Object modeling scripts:

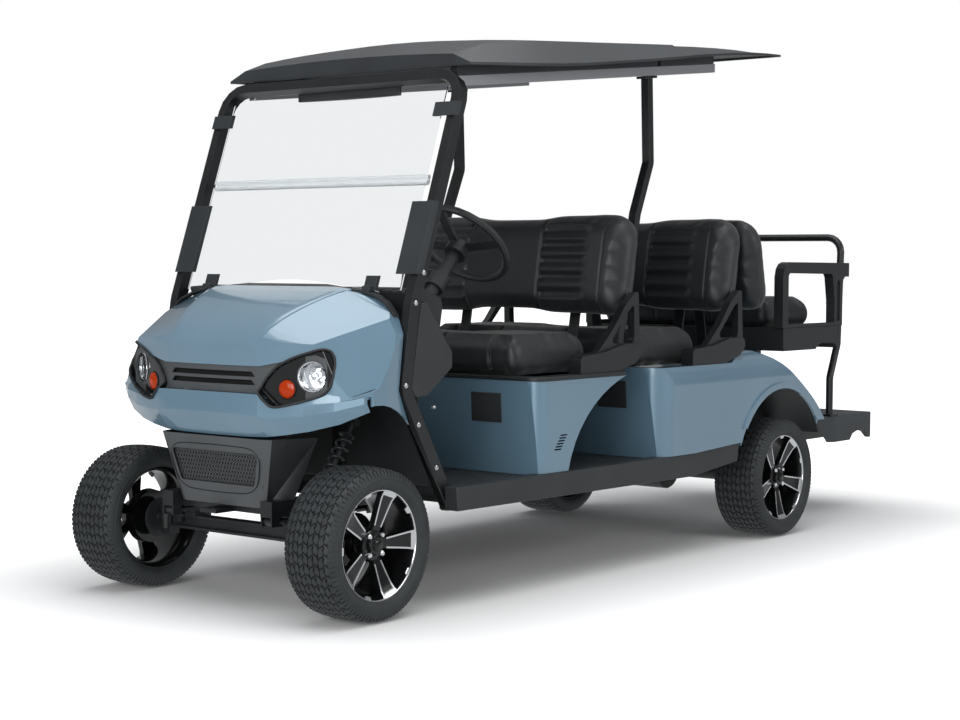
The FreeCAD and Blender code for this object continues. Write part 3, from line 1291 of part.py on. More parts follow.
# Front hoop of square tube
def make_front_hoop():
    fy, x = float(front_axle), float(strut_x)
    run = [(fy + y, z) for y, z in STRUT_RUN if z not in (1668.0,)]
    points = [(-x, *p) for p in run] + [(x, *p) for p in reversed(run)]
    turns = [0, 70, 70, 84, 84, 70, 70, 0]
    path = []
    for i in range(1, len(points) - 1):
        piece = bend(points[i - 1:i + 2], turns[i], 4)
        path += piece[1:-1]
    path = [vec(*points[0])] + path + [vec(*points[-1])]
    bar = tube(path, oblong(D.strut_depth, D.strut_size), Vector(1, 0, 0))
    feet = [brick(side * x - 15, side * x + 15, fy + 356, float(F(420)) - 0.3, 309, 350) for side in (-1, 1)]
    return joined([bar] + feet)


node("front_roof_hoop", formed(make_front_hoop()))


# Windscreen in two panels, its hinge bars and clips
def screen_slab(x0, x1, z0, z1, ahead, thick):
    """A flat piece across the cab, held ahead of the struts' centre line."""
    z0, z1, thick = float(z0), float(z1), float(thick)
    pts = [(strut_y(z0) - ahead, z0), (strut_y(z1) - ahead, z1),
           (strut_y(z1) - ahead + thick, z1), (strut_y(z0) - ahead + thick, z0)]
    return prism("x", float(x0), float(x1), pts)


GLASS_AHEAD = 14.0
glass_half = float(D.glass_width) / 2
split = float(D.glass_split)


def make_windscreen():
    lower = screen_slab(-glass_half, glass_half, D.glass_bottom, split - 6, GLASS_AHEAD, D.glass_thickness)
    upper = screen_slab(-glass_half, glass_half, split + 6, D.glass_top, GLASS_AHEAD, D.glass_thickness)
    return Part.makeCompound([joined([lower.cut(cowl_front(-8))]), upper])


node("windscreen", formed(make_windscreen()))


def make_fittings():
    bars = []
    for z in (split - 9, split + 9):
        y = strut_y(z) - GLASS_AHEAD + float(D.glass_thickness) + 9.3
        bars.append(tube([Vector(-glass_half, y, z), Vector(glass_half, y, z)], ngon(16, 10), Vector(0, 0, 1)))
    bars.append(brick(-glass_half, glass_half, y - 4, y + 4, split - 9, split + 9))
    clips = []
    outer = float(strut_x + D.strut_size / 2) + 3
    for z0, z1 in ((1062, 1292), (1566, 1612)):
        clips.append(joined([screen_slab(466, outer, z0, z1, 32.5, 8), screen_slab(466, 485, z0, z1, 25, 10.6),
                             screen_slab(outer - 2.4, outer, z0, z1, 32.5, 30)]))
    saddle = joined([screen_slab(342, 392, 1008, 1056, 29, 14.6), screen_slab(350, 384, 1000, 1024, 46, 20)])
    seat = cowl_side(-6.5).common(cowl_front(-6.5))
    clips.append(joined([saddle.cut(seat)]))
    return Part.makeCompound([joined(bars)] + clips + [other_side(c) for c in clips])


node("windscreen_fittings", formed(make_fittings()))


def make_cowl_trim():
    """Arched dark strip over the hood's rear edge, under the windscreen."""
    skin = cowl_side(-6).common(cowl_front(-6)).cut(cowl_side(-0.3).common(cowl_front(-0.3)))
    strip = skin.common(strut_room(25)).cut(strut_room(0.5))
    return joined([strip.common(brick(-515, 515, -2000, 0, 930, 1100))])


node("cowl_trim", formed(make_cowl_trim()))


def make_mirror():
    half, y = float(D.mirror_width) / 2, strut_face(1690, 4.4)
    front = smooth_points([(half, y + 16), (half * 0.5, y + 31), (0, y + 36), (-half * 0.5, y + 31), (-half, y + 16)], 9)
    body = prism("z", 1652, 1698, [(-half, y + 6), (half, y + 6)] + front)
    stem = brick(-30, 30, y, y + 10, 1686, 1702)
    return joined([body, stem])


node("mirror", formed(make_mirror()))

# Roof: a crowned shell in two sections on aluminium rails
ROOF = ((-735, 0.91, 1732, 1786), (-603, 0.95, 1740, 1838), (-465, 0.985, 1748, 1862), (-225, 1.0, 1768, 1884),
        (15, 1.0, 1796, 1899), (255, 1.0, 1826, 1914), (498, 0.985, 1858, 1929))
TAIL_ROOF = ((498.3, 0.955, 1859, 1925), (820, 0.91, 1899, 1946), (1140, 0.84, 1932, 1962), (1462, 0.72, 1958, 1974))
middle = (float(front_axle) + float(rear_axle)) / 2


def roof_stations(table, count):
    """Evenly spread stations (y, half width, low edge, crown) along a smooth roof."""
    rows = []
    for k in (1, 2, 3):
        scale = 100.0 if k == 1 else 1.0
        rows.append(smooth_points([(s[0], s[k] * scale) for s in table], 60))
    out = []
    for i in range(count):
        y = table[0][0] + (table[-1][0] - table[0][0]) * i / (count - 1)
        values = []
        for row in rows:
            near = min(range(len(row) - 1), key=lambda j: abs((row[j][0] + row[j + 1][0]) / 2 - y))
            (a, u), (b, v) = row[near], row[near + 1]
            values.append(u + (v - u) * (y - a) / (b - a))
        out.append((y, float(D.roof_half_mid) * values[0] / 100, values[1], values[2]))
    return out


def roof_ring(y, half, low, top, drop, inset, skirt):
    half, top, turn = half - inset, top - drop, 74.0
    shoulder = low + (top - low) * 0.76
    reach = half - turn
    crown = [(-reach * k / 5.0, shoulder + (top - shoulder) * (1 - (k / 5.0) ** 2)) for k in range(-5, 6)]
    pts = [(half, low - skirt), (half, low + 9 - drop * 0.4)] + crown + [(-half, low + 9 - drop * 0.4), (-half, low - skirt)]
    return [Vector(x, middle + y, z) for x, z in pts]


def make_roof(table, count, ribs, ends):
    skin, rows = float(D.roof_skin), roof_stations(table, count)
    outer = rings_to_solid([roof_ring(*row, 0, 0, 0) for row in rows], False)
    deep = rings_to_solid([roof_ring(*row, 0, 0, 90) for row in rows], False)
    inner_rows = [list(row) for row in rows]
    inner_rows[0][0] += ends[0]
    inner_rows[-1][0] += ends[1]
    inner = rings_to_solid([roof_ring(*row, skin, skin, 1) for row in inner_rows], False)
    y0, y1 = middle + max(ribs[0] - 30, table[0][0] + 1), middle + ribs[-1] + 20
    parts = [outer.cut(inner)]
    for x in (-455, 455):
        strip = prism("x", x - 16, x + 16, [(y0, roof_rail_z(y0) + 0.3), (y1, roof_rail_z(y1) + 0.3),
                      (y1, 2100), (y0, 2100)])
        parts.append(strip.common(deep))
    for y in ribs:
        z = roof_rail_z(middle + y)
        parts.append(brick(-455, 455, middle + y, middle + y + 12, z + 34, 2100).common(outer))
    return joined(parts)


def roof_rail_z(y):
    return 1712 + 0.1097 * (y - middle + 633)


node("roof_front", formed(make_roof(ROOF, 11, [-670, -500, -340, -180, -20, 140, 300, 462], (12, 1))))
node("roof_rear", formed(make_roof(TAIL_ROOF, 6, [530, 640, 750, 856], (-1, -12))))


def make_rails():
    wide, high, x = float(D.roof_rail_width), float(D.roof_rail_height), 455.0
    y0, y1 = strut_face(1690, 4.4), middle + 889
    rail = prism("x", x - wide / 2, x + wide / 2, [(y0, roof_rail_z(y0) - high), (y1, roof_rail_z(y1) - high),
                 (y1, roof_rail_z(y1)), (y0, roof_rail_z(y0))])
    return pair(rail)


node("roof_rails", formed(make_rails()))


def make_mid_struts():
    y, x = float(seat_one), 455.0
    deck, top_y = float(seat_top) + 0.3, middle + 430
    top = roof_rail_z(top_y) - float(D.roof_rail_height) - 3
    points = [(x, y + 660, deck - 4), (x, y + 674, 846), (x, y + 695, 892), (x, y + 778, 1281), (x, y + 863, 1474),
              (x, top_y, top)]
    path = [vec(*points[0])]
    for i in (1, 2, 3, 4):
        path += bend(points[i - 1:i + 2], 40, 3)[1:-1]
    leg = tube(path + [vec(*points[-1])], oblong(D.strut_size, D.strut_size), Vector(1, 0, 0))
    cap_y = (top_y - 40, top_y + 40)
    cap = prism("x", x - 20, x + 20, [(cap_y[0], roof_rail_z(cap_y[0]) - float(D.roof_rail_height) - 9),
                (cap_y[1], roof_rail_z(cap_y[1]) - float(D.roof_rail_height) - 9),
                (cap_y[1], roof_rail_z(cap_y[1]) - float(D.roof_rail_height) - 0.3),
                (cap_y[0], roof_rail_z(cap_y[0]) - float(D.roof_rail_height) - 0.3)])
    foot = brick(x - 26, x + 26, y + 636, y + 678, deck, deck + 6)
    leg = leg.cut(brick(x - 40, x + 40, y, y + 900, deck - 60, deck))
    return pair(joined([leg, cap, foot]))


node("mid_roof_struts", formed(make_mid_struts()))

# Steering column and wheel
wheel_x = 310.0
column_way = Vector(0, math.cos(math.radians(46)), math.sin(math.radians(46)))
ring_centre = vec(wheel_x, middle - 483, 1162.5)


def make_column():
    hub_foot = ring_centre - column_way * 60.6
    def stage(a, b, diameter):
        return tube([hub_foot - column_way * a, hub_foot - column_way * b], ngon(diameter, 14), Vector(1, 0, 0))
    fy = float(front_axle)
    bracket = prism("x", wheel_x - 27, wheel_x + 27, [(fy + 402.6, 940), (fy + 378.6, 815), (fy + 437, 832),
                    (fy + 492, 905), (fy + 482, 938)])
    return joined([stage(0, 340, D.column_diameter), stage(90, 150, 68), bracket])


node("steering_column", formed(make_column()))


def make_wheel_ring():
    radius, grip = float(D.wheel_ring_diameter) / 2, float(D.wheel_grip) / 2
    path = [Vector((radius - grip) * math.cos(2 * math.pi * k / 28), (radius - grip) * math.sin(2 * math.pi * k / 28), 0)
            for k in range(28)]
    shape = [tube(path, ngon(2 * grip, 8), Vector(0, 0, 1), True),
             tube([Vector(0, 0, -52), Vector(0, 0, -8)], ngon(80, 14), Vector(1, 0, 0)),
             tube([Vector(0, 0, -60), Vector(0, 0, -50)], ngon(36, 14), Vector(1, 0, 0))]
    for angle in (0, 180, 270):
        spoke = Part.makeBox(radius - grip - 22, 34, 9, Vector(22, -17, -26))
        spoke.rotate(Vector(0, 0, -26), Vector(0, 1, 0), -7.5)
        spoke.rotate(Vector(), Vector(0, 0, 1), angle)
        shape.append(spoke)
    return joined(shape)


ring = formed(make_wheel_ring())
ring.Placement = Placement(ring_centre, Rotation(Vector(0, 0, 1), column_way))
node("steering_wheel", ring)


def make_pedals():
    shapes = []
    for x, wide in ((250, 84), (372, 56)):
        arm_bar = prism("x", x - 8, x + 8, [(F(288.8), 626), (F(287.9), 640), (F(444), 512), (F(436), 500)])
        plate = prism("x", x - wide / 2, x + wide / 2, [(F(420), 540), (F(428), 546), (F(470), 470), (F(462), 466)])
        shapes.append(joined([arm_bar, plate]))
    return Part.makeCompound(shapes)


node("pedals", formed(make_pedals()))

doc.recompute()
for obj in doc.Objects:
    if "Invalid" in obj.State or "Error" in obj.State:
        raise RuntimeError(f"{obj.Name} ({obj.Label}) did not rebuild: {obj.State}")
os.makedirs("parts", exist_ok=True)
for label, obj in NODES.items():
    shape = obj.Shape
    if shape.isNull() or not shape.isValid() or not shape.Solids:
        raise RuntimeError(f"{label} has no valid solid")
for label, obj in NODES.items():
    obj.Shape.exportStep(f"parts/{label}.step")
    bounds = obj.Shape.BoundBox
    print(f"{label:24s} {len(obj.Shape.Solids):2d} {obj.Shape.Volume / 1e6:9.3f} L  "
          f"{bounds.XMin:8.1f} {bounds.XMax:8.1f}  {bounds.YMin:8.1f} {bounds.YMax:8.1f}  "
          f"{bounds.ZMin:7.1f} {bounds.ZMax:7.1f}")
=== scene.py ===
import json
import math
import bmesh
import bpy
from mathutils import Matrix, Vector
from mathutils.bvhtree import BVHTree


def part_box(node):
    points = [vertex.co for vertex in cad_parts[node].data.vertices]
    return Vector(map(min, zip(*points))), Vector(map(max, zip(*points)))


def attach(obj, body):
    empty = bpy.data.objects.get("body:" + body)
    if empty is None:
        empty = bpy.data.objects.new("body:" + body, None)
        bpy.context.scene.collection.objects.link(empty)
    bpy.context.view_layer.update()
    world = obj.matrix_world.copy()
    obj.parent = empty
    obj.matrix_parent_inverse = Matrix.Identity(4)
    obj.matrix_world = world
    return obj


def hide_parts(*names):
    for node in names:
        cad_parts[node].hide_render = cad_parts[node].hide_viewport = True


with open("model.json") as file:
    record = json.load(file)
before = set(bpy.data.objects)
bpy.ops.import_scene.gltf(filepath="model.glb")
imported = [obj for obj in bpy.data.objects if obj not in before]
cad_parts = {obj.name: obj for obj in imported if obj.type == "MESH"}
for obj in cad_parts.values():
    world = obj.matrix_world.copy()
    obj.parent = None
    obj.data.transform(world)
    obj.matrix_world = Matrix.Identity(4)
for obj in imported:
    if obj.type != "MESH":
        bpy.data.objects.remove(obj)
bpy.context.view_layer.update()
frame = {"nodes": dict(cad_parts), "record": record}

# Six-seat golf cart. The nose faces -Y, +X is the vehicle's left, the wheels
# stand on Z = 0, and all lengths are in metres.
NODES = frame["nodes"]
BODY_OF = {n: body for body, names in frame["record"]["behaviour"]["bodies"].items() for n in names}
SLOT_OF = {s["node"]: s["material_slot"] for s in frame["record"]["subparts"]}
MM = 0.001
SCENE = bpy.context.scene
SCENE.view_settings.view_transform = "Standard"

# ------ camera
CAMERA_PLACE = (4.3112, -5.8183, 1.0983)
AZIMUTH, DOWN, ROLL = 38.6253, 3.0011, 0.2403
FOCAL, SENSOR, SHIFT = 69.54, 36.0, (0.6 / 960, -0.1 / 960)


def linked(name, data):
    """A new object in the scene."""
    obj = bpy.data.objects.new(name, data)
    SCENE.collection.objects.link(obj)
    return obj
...
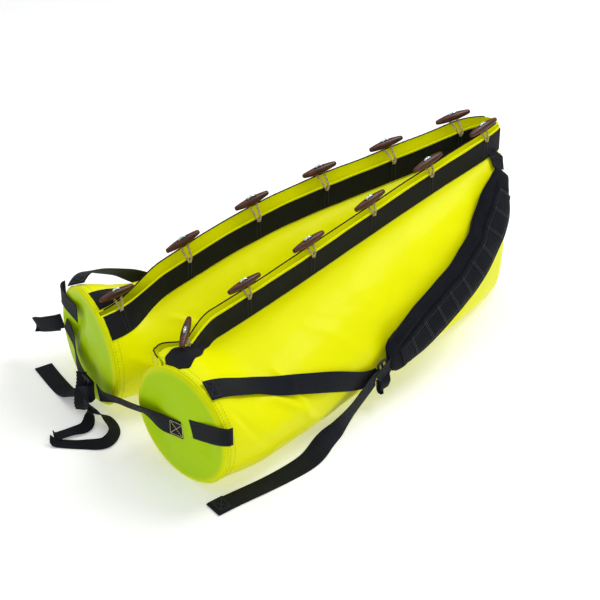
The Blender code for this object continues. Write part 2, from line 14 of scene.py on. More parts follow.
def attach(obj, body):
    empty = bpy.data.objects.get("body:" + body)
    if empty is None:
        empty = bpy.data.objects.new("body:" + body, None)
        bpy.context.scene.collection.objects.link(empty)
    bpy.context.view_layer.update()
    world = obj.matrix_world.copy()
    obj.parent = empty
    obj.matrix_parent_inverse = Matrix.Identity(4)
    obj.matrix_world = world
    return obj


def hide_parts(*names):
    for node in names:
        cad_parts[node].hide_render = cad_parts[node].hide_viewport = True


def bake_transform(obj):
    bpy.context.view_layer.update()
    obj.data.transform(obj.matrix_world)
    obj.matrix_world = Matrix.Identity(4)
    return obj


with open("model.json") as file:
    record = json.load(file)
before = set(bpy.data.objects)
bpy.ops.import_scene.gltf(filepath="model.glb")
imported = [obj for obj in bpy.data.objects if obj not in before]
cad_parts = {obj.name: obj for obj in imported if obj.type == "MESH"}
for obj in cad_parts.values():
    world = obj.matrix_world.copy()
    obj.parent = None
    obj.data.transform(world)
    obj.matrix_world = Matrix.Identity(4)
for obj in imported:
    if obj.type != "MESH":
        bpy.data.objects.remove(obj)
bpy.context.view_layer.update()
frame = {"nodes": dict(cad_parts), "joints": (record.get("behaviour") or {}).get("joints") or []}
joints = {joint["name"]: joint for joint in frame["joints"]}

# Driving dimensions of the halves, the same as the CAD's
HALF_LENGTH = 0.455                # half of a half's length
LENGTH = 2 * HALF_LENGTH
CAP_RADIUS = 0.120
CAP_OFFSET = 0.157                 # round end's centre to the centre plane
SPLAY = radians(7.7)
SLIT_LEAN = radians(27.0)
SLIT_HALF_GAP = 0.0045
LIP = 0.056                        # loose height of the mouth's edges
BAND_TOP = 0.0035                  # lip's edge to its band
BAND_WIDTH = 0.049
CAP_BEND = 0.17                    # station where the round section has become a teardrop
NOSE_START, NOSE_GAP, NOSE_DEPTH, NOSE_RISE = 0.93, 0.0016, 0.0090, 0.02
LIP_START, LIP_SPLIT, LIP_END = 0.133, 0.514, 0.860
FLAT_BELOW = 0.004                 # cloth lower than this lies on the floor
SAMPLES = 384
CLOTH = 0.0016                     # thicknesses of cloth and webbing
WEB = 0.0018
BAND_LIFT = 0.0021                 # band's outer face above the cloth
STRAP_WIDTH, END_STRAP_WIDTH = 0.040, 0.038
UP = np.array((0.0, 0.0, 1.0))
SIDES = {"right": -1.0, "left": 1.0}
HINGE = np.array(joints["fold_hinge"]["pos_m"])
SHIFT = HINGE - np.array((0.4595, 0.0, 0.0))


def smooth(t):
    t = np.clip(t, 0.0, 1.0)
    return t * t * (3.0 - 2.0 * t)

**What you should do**
Look through the entries above and quote exactly the lines from the line with "The FreeCAD and" to the line with "float(x0), float(x1), pts)", counting both of those lines.

**Reply to the task**
The FreeCAD and Blender code for this object continues. Write part 3, from line 1291 of part.py on. More parts follow.
# Front hoop of square tube
def make_front_hoop():
    fy, x = float(front_axle), float(strut_x)
    run = [(fy + y, z) for y, z in STRUT_RUN if z not in (1668.0,)]
    points = [(-x, *p) for p in run] + [(x, *p) for p in reversed(run)]
    turns = [0, 70, 70, 84, 84, 70, 70, 0]
    path = []
    for i in range(1, len(points) - 1):
        piece = bend(points[i - 1:i + 2], turns[i], 4)
        path += piece[1:-1]
    path = [vec(*points[0])] + path + [vec(*points[-1])]
    bar = tube(path, oblong(D.strut_depth, D.strut_size), Vector(1, 0, 0))
    feet = [brick(side * x - 15, side * x + 15, fy + 356, float(F(420)) - 0.3, 309, 350) for side in (-1, 1)]
    return joined([bar] + feet)


node("front_roof_hoop", formed(make_front_hoop()))


# Windscreen in two panels, its hinge bars and clips
def screen_slab(x0, x1, z0, z1, ahead, thick):
    """A flat piece across the cab, held ahead of the struts' centre line."""
    z0, z1, thick = float(z0), float(z1), float(thick)
    pts = [(strut_y(z0) - ahead, z0), (strut_y(z1) - ahead, z1),
           (strut_y(z1) - ahead + thick, z1), (strut_y(z0) - ahead + thick, z0)]
    return prism("x", float(x0), float(x1), pts)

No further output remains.